** begin DATASET EXTRACT **

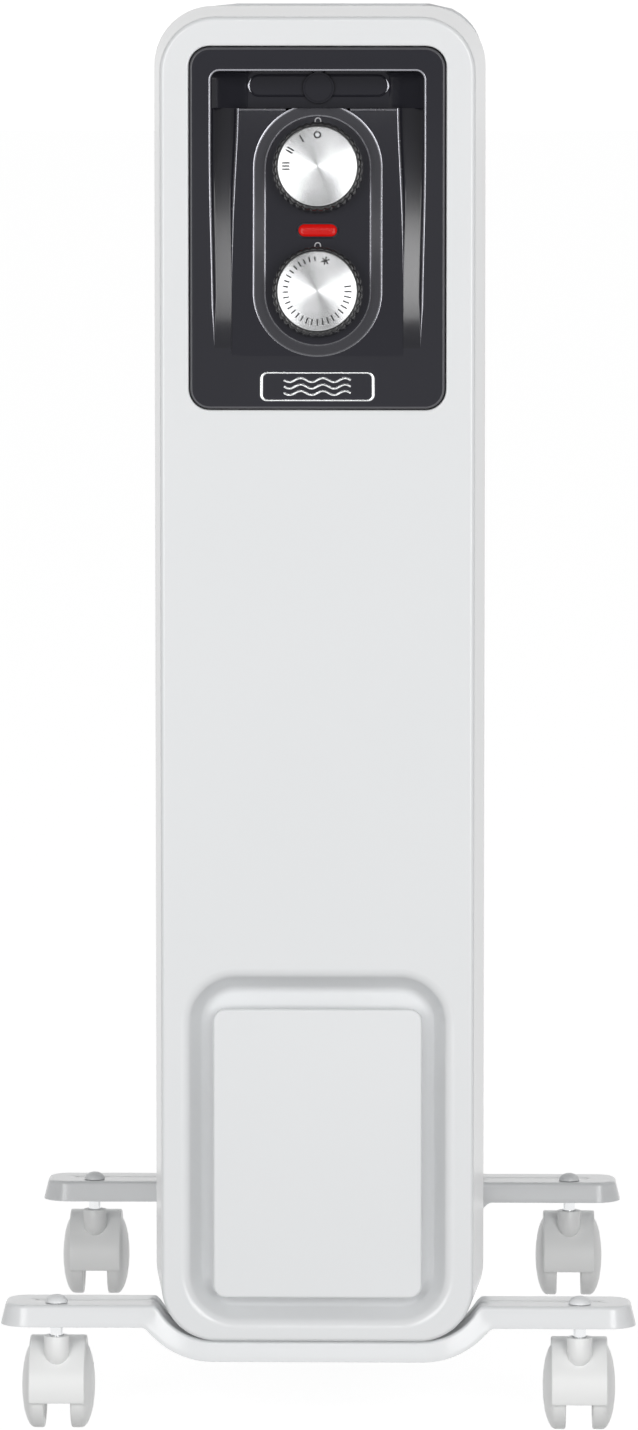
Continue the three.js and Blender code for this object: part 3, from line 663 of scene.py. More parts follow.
def control_panel():
    shape = Shape()
    shape.plates([(PANEL_BACK, *PANEL_FACE), (PANEL_FRONT + 1.0, *PANEL_FACE)], steps=12)
    # The rounding round the panel's face carries the painted sheen.
    rim = [(PANEL_FRONT + away, *grown(PANEL_FACE, -side)) for away, side in quarter(5)]
    shape.plates(rim, steps=12, tone=PAINTED_SHEEN_TONE)
    rows = ramp_rows()
    crests = {}
    # first point, last point and material of each strip of a channel's section; the crests at both ends carry the
    # painted edge highlight
    strips = [(0, 4, EDGE_HIGHLIGHT_TONE), (4, 9, PANEL), (9, 10, RAMP_TONE), (10, 15, PANEL), (15, 19, EDGE_HIGHLIGHT_TONE)]
    for side in (-1, 1):
        crests[side] = [[(x, d, z) for x, d in channel_section(z, depth, side)] for z, depth in rows]
        for first, last, tone in strips:
            shape.loft([section[first:last + 1] for section in crests[side]], closed=False, tone=tone)
    right, left = ([(section[0][0], section[0][2]) for section in crests[side]] for side in (1, -1))
    foot = island_half(SCOOP_FOOT)
    loop = [*right, *arch(SCOOP_HALF + CREST, SCOOP_TOP + CREST, SCOOP_CORNER + CREST), *reversed(left)]
    loop += [(-foot, SCOOP_FOOT), (-foot, ISLAND_FOOT), (foot, ISLAND_FOOT), (foot, SCOOP_FOOT)]
    fill(shape, [outline(rim[0], 12), at_depth(loop, PANEL_FRONT)], (0, -1, 0))
    island_face(shape, crests)
    grip_pocket(shape, rows[-1][1])
    data = shape.mesh("control panel", FACE, 28)
    piece = place("control-panel", data, MATERIAL["panel_plastic"], ROOT, "panel_plastic", "control_panel")
    for material in (PANEL_EDGE_HIGHLIGHT, PANEL_PAINTED_SHEEN, PANEL_RAMP):
        data.materials.append(material)
    weigh(piece)


def island_face(shape, crests):
    """The leaning face between the channels, with the stadium well let into it."""
    foot, limit = island_half(SCOOP_FOOT), SHELF - CREST
    edge = [(section[-1][0], section[-1][2]) for section in crests[1] if section[-1][2] < limit]
    right = [(foot, ISLAND_FOOT), (foot, SCOOP_FOOT), *edge[1:], (edge[-1][0], limit)]
    left = [(-x, z) for x, z in reversed(right)]
    well = [(x, from_controls(x, 0, z).z) for x, z in well_outline(WELL_HALF + CREST)]
    start = next(i for i, point in enumerate(well) if point[1] < limit <= well[i - 1][1])
    notch = [point for point in reversed(well[start:] + well[:start]) if point[1] < limit]
    gap = abs(notch[-1][0])
    loop = [*right, (gap, limit), *notch, (-gap, limit), *left]
    fill(shape, [[(x, island_depth(z), z) for x, z in loop]], (0, -1, 0))
    # The island's rounded top edge carries the painted edge highlight.
    for low, high in ((edge[-1][0], gap), (-gap, -edge[-1][0])):
        rings = []
        for a in turns(4):
            level = limit + CREST * math.sin(a)
            depth = island_depth(limit) + CREST * (1 - math.cos(a))
            rings.append([(low, depth, level), (high, depth, level)])
        shape.loft(rings, closed=False, tone=EDGE_HIGHLIGHT_TONE)
    well_rings(shape)


def well_rings(shape):
    """The well's wall and floor, as (inset, depth) in the island's own directions."""
    slope = [(-CREST, 0.0), (-0.45, 0.1), (0, 0.35)]
    wall = [(0, 0.35), (1.2, 1.15), (2.4, 1.98), (3.4, 2.66), (4.1, 3.0)]
    foot = [(4.1, 3.0), (4.7, WELL_FLOOR)]
    # The slope and the foot carry the painted edge highlight, the wall the painted sheen.
    for profile, tone in ((slope, EDGE_HIGHLIGHT_TONE), (wall, PAINTED_SHEEN_TONE), (foot, EDGE_HIGHLIGHT_TONE)):
        rings = []
        for inset, depth in profile:
            ring = [from_controls(x, depth, z) for x, z in well_outline(WELL_HALF - inset)]
            rings.append([(p.x, p.y, min(p.z, SHELF)) for p in ring])
        shape.loft(rings, tone=tone)
    floor_edge = [from_controls(x, WELL_FLOOR, z) for x, z in well_outline(WELL_HALF - foot[-1][0])]
    fill(shape, [[tuple(p) for p in floor_edge]], (0, -1, 0))


def grip_pocket(shape, shelf_depth):
    """The dark hollow behind the island, with slanting sides."""
    def ring(half, top, radius, depth):
        return [(half, depth, SHELF), *at_depth(arch(half, top, radius), depth), (-half, depth, SHELF)]

    # The pocket's rounded rim carries the painted edge highlight.
    rim = [
        ring(SCOOP_HALF + CREST * side, SCOOP_TOP + CREST * side, SCOOP_CORNER + CREST * side,
             PANEL_FRONT + CREST * away)
        for away, side in quarter(4)
    ]
    shape.loft(rim, closed=False, tone=EDGE_HIGHLIGHT_TONE)
    back = ring(POCKET_HALF, SCOOP_TOP - 1, 2.5, POCKET_DEPTH)
    shape.loft([rim[-1], ring(SCOOP_HALF, SCOOP_TOP, SCOOP_CORNER, FACET_DEPTH), back], closed=False)
    shape.add(back, [tuple(range(len(back)))])
    half, island = island_half(SHELF), island_depth(SHELF) + CREST
    right = [(POCKET_HALF, POCKET_DEPTH), (SCOOP_HALF, shelf_depth), (half, shelf_depth), (half, island)]
    loop = right + [(-x, depth) for x, depth in reversed(right)]
    fill(shape, [[(x, depth, SHELF) for x, depth in loop]], (0, 0, 1))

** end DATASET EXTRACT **

> _TASK STATEMENT_
Repeat the data above, word for word.

> _TASK OUTPUT_
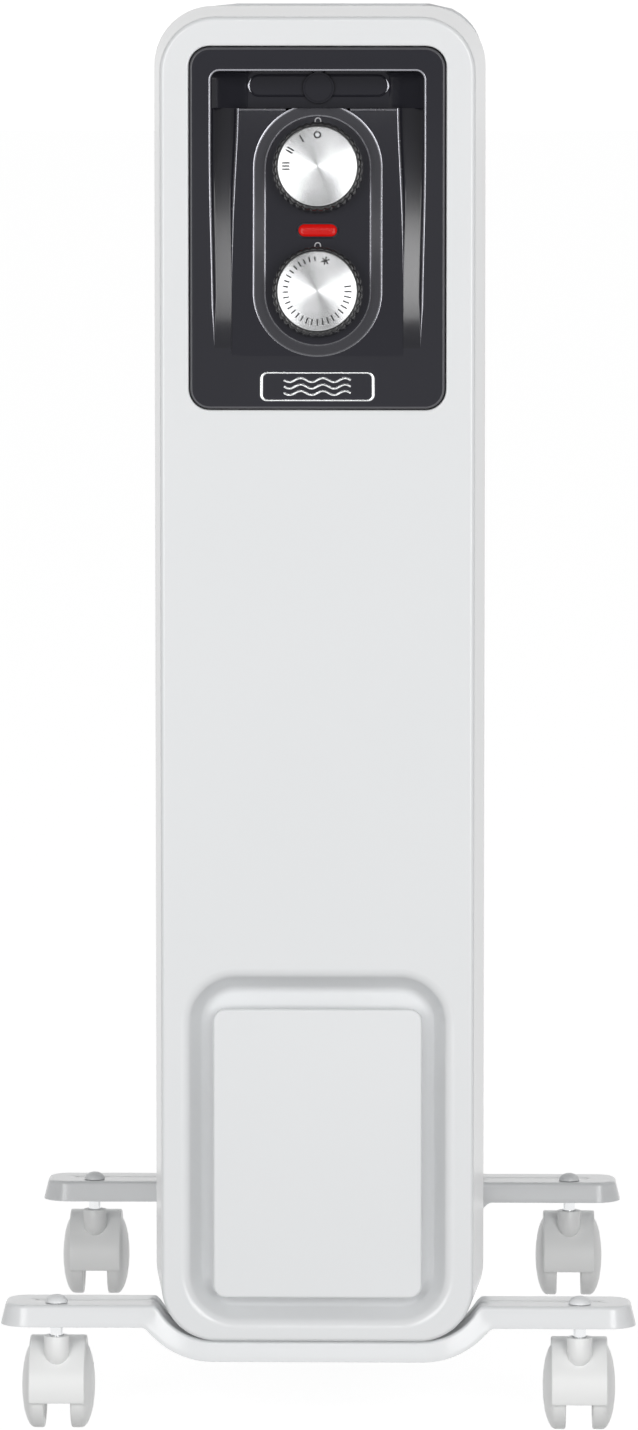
Continue the three.js and Blender code for this object: part 3, from line 663 of scene.py. More parts follow.
def control_panel():
    shape = Shape()
    shape.plates([(PANEL_BACK, *PANEL_FACE), (PANEL_FRONT + 1.0, *PANEL_FACE)], steps=12)
    # The rounding round the panel's face carries the painted sheen.
    rim = [(PANEL_FRONT + away, *grown(PANEL_FACE, -side)) for away, side in quarter(5)]
    shape.plates(rim, steps=12, tone=PAINTED_SHEEN_TONE)
    rows = ramp_rows()
    crests = {}
    # first point, last point and material of each strip of a channel's section; the crests at both ends carry the
    # painted edge highlight
    strips = [(0, 4, EDGE_HIGHLIGHT_TONE), (4, 9, PANEL), (9, 10, RAMP_TONE), (10, 15, PANEL), (15, 19, EDGE_HIGHLIGHT_TONE)]
    for side in (-1, 1):
        crests[side] = [[(x, d, z) for x, d in channel_section(z, depth, side)] for z, depth in rows]
        for first, last, tone in strips:
            shape.loft([section[first:last + 1] for section in crests[side]], closed=False, tone=tone)
    right, left = ([(section[0][0], section[0][2]) for section in crests[side]] for side in (1, -1))
    foot = island_half(SCOOP_FOOT)
    loop = [*right, *arch(SCOOP_HALF + CREST, SCOOP_TOP + CREST, SCOOP_CORNER + CREST), *reversed(left)]
    loop += [(-foot, SCOOP_FOOT), (-foot, ISLAND_FOOT), (foot, ISLAND_FOOT), (foot, SCOOP_FOOT)]
    fill(shape, [outline(rim[0], 12), at_depth(loop, PANEL_FRONT)], (0, -1, 0))
    island_face(shape, crests)
    grip_pocket(shape, rows[-1][1])
    data = shape.mesh("control panel", FACE, 28)
    piece = place("control-panel", data, MATERIAL["panel_plastic"], ROOT, "panel_plastic", "control_panel")
    for material in (PANEL_EDGE_HIGHLIGHT, PANEL_PAINTED_SHEEN, PANEL_RAMP):
        data.materials.append(material)
    weigh(piece)


def island_face(shape, crests):
    """The leaning face between the channels, with the stadium well let into it."""
    foot, limit = island_half(SCOOP_FOOT), SHELF - CREST
    edge = [(section[-1][0], section[-1][2]) for section in crests[1] if section[-1][2] < limit]
    right = [(foot, ISLAND_FOOT), (foot, SCOOP_FOOT), *edge[1:], (edge[-1][0], limit)]
    left = [(-x, z) for x, z in reversed(right)]
    well = [(x, from_controls(x, 0, z).z) for x, z in well_outline(WELL_HALF + CREST)]
    start = next(i for i, point in enumerate(well) if point[1] < limit <= well[i - 1][1])
    notch = [point for point in reversed(well[start:] + well[:start]) if point[1] < limit]
    gap = abs(notch[-1][0])
    loop = [*right, (gap, limit), *notch, (-gap, limit), *left]
    fill(shape, [[(x, island_depth(z), z) for x, z in loop]], (0, -1, 0))
    # The island's rounded top edge carries the painted edge highlight.
    for low, high in ((edge[-1][0], gap), (-gap, -edge[-1][0])):
        rings = []
        for a in turns(4):
            level = limit + CREST * math.sin(a)
            depth = island_depth(limit) + CREST * (1 - math.cos(a))
            rings.append([(low, depth, level), (high, depth, level)])
        shape.loft(rings, closed=False, tone=EDGE_HIGHLIGHT_TONE)
    well_rings(shape)


def well_rings(shape):
    """The well's wall and floor, as (inset, depth) in the island's own directions."""
    slope = [(-CREST, 0.0), (-0.45, 0.1), (0, 0.35)]
    wall = [(0, 0.35), (1.2, 1.15), (2.4, 1.98), (3.4, 2.66), (4.1, 3.0)]
    foot = [(4.1, 3.0), (4.7, WELL_FLOOR)]
    # The slope and the foot carry the painted edge highlight, the wall the painted sheen.
    for profile, tone in ((slope, EDGE_HIGHLIGHT_TONE), (wall, PAINTED_SHEEN_TONE), (foot, EDGE_HIGHLIGHT_TONE)):
        rings = []
        for inset, depth in profile:
            ring = [from_controls(x, depth, z) for x, z in well_outline(WELL_HALF - inset)]
            rings.append([(p.x, p.y, min(p.z, SHELF)) for p in ring])
        shape.loft(rings, tone=tone)
    floor_edge = [from_controls(x, WELL_FLOOR, z) for x, z in well_outline(WELL_HALF - foot[-1][0])]
    fill(shape, [[tuple(p) for p in floor_edge]], (0, -1, 0))


def grip_pocket(shape, shelf_depth):
    """The dark hollow behind the island, with slanting sides."""
    def ring(half, top, radius, depth):
        return [(half, depth, SHELF), *at_depth(arch(half, top, radius), depth), (-half, depth, SHELF)]

    # The pocket's rounded rim carries the painted edge highlight.
    rim = [
        ring(SCOOP_HALF + CREST * side, SCOOP_TOP + CREST * side, SCOOP_CORNER + CREST * side,
             PANEL_FRONT + CREST * away)
        for away, side in quarter(4)
    ]
    shape.loft(rim, closed=False, tone=EDGE_HIGHLIGHT_TONE)
    back = ring(POCKET_HALF, SCOOP_TOP - 1, 2.5, POCKET_DEPTH)
    shape.loft([rim[-1], ring(SCOOP_HALF, SCOOP_TOP, SCOOP_CORNER, FACET_DEPTH), back], closed=False)
    shape.add(back, [tuple(range(len(back)))])
    half, island = island_half(SHELF), island_depth(SHELF) + CREST
    right = [(POCKET_HALF, POCKET_DEPTH), (SCOOP_HALF, shelf_depth), (half, shelf_depth), (half, island)]
    loop = right + [(-x, depth) for x, depth in reversed(right)]
    fill(shape, [[(x, depth, SHELF) for x, depth in loop]], (0, 0, 1))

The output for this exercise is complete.